= MATERIAL =
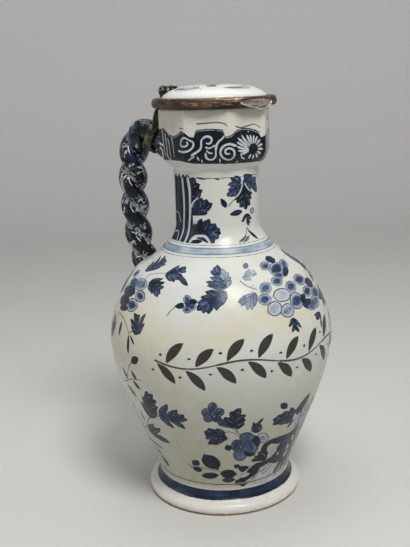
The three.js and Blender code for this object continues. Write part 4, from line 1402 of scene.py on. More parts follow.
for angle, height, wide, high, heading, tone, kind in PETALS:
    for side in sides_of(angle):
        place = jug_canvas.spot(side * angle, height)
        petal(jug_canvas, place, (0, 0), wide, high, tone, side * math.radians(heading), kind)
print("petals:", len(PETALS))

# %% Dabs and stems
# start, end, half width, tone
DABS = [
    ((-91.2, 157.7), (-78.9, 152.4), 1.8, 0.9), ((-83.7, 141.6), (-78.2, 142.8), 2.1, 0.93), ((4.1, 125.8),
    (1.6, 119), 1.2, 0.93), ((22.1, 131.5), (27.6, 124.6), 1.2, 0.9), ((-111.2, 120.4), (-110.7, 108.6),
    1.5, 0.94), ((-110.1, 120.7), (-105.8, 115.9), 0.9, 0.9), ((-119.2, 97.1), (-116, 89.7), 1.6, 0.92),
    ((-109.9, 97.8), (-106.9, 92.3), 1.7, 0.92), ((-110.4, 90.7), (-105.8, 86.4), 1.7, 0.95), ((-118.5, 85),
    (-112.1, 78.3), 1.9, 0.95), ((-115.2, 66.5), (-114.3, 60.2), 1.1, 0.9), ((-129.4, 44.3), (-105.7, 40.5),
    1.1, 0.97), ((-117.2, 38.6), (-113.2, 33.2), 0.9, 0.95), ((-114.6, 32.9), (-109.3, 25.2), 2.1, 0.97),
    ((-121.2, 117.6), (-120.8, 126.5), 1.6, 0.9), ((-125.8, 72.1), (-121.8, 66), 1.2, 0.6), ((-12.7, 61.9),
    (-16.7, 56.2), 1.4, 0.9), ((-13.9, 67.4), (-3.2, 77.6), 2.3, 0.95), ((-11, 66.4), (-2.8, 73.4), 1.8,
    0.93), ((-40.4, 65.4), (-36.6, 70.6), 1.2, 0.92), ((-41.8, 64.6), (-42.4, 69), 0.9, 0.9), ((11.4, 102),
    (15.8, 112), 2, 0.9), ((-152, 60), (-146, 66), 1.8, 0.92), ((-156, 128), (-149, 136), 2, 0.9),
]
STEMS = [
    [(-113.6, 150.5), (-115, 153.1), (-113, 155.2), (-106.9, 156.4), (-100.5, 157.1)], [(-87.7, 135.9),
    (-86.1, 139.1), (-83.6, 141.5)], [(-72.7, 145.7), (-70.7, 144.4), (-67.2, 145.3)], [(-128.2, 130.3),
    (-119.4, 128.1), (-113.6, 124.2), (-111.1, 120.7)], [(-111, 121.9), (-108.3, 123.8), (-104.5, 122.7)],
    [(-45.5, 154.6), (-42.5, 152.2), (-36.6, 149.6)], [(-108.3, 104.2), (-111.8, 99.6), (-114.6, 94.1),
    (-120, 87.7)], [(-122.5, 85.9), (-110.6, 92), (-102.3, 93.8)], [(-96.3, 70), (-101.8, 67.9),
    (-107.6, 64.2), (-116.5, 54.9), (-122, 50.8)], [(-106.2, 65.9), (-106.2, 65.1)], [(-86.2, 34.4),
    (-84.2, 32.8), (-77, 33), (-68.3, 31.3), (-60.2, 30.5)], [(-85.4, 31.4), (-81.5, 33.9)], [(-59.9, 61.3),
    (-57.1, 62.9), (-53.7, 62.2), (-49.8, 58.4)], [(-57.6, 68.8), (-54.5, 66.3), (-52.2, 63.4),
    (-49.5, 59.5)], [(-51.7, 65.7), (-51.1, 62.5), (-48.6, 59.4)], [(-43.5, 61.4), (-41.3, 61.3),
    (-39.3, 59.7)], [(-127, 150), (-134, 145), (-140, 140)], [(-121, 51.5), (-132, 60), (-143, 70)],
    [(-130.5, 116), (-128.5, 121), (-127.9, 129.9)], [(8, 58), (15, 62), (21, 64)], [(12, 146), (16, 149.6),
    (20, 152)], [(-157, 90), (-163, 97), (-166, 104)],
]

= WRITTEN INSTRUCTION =
Nothing in the data may differ; print all of it exactly as written.

= PROBLEM SOLUTION =
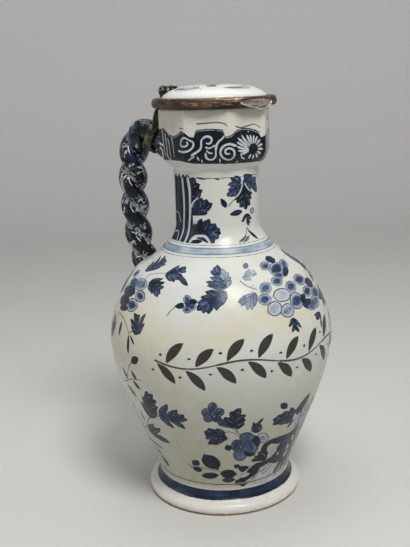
The three.js and Blender code for this object continues. Write part 4, from line 1402 of scene.py on. More parts follow.
for angle, height, wide, high, heading, tone, kind in PETALS:
    for side in sides_of(angle):
        place = jug_canvas.spot(side * angle, height)
        petal(jug_canvas, place, (0, 0), wide, high, tone, side * math.radians(heading), kind)
print("petals:", len(PETALS))

# %% Dabs and stems
# start, end, half width, tone
DABS = [
    ((-91.2, 157.7), (-78.9, 152.4), 1.8, 0.9), ((-83.7, 141.6), (-78.2, 142.8), 2.1, 0.93), ((4.1, 125.8),
    (1.6, 119), 1.2, 0.93), ((22.1, 131.5), (27.6, 124.6), 1.2, 0.9), ((-111.2, 120.4), (-110.7, 108.6),
    1.5, 0.94), ((-110.1, 120.7), (-105.8, 115.9), 0.9, 0.9), ((-119.2, 97.1), (-116, 89.7), 1.6, 0.92),
    ((-109.9, 97.8), (-106.9, 92.3), 1.7, 0.92), ((-110.4, 90.7), (-105.8, 86.4), 1.7, 0.95), ((-118.5, 85),
    (-112.1, 78.3), 1.9, 0.95), ((-115.2, 66.5), (-114.3, 60.2), 1.1, 0.9), ((-129.4, 44.3), (-105.7, 40.5),
    1.1, 0.97), ((-117.2, 38.6), (-113.2, 33.2), 0.9, 0.95), ((-114.6, 32.9), (-109.3, 25.2), 2.1, 0.97),
    ((-121.2, 117.6), (-120.8, 126.5), 1.6, 0.9), ((-125.8, 72.1), (-121.8, 66), 1.2, 0.6), ((-12.7, 61.9),
    (-16.7, 56.2), 1.4, 0.9), ((-13.9, 67.4), (-3.2, 77.6), 2.3, 0.95), ((-11, 66.4), (-2.8, 73.4), 1.8,
    0.93), ((-40.4, 65.4), (-36.6, 70.6), 1.2, 0.92), ((-41.8, 64.6), (-42.4, 69), 0.9, 0.9), ((11.4, 102),
    (15.8, 112), 2, 0.9), ((-152, 60), (-146, 66), 1.8, 0.92), ((-156, 128), (-149, 136), 2, 0.9),
]
STEMS = [
    [(-113.6, 150.5), (-115, 153.1), (-113, 155.2), (-106.9, 156.4), (-100.5, 157.1)], [(-87.7, 135.9),
    (-86.1, 139.1), (-83.6, 141.5)], [(-72.7, 145.7), (-70.7, 144.4), (-67.2, 145.3)], [(-128.2, 130.3),
    (-119.4, 128.1), (-113.6, 124.2), (-111.1, 120.7)], [(-111, 121.9), (-108.3, 123.8), (-104.5, 122.7)],
    [(-45.5, 154.6), (-42.5, 152.2), (-36.6, 149.6)], [(-108.3, 104.2), (-111.8, 99.6), (-114.6, 94.1),
    (-120, 87.7)], [(-122.5, 85.9), (-110.6, 92), (-102.3, 93.8)], [(-96.3, 70), (-101.8, 67.9),
    (-107.6, 64.2), (-116.5, 54.9), (-122, 50.8)], [(-106.2, 65.9), (-106.2, 65.1)], [(-86.2, 34.4),
    (-84.2, 32.8), (-77, 33), (-68.3, 31.3), (-60.2, 30.5)], [(-85.4, 31.4), (-81.5, 33.9)], [(-59.9, 61.3),
    (-57.1, 62.9), (-53.7, 62.2), (-49.8, 58.4)], [(-57.6, 68.8), (-54.5, 66.3), (-52.2, 63.4),
    (-49.5, 59.5)], [(-51.7, 65.7), (-51.1, 62.5), (-48.6, 59.4)], [(-43.5, 61.4), (-41.3, 61.3),
    (-39.3, 59.7)], [(-127, 150), (-134, 145), (-140, 140)], [(-121, 51.5), (-132, 60), (-143, 70)],
    [(-130.5, 116), (-128.5, 121), (-127.9, 129.9)], [(8, 58), (15, 62), (21, 64)], [(12, 146), (16, 149.6),
    (20, 152)], [(-157, 90), (-163, 97), (-166, 104)],
]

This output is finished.